The problem with the water was detected late Thursday afternoon when Maine Water Co.’s Skowhegan Division notified Maine CDC’s Drinking Water Program of a complaint from a customer of an unusual taste and odor coming from the faucet.


“Upon confirming the customer’s report at a nearby hydrant and observing a sheen on the surface of the two small ponds that supply water to the treatment plant, Maine CDC issued a Do Not Drink Order for all customers of the water system,” the release said.

Poland Spring delivers 1,080 cases of water Friday to the Skowhegan Community Center for distribution to residents. Michael G. Seamans/Morning Sentinel

Maine Water Co. is working with Maine CDC’s Drinking Water Program and Maine Department of Environmental Protection to investigate the cause of the sheen on the surface of the supply ponds.

The ponds used by Maine Water Co. draw water from the Kennebec River. Currently, the ponds are disconnected from the system and only the river is being used to bring water into the treatment plant.

On Friday morning, Knowlton said there was no reason to believe that the problem arose from an intentional act.

Water samples are being collected for laboratory testing and more information is expected Friday, the release said. Maine DEP is assisting in the efforts to inspect the watershed and also investigate other possible sources of contamination. Additionally, Maine Water is working with the state’s health environmental lab to sample the water and analyze it.
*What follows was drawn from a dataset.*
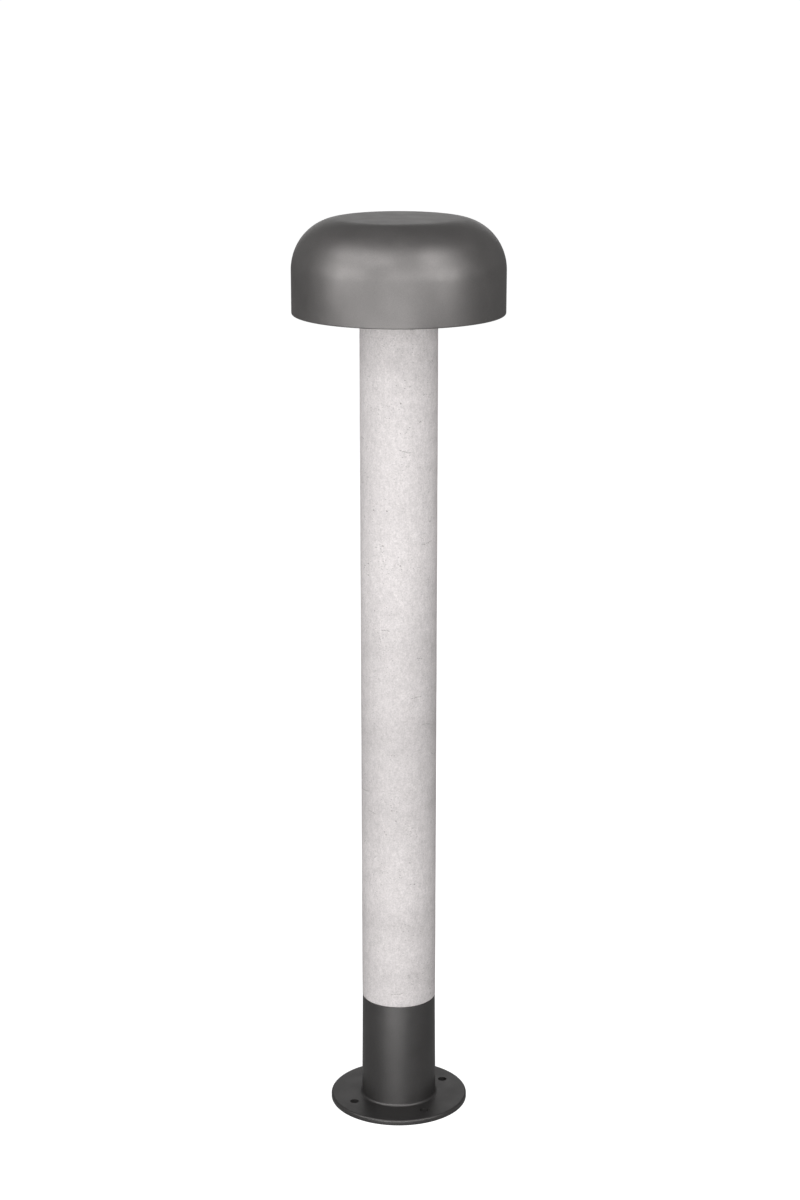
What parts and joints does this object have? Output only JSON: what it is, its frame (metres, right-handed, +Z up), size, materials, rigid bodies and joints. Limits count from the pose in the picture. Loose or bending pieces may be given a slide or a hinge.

“It is important for customers to know that we have no knowledge of any illnesses or negative health effects of any kind,” Knowlton said. “There is no evidence that what’s in the water is harmful. It’s simply the lack of knowledge of what it is. That is why we issued the do-not-drink order. We understand the inconvenience.”


Knowlton said that customers could begin picking up bottled water at the Skowhegan Community Center around lunchtime Friday.

Knowlton said that Skowhegan’s water system includes two spring-fed ponds at the Water Treatment Facility on Heselton Street. This has been the source of water since the 1930s, he added.

A contamination fence sits atop the surface of one of Skowhegan’s drinking water ponds Friday at Maine Water Co. near Water Works Drive in Skowhegan. Michael G. Seamans/Morning Sentinel

Right now, water is being pulled from the Kennebec River to flush millions of gallons of water through to clear out the contamination, which will take a few days. He expects the do-not-drink order to be lifted on Monday.

Maine School Administrative District 54 Superintendent Jon Moody issued a late Thursday night notice to parents notifying them that all in-town schools would close.

Those affected schools are Bloomfield Elementary, Margaret Chase Smith School, North Elementary School, Skowhegan Area Middle School, Skowhegan Area High School, Marti Stevens Learning Center and Somerset Career and Technical Center.

Mill Stream Elementary in Norridgewock and Canaan Elementary were to remain open Friday, Moody said.

“This decision came on the heels of a call I received from Maine Water late this evening,” Moody said in the letter Thursday night. “We decided not to do remote learning for our in-town Skowhegan schools because of the late notice and impact on staff, and because the district’s red plan, which shifts the structure of the day in the event of fully remote learning, was just distributed and could have potentially caused additional confusion.”

The day will be treated as a snow day, Moody said, and staff were not asked to come in.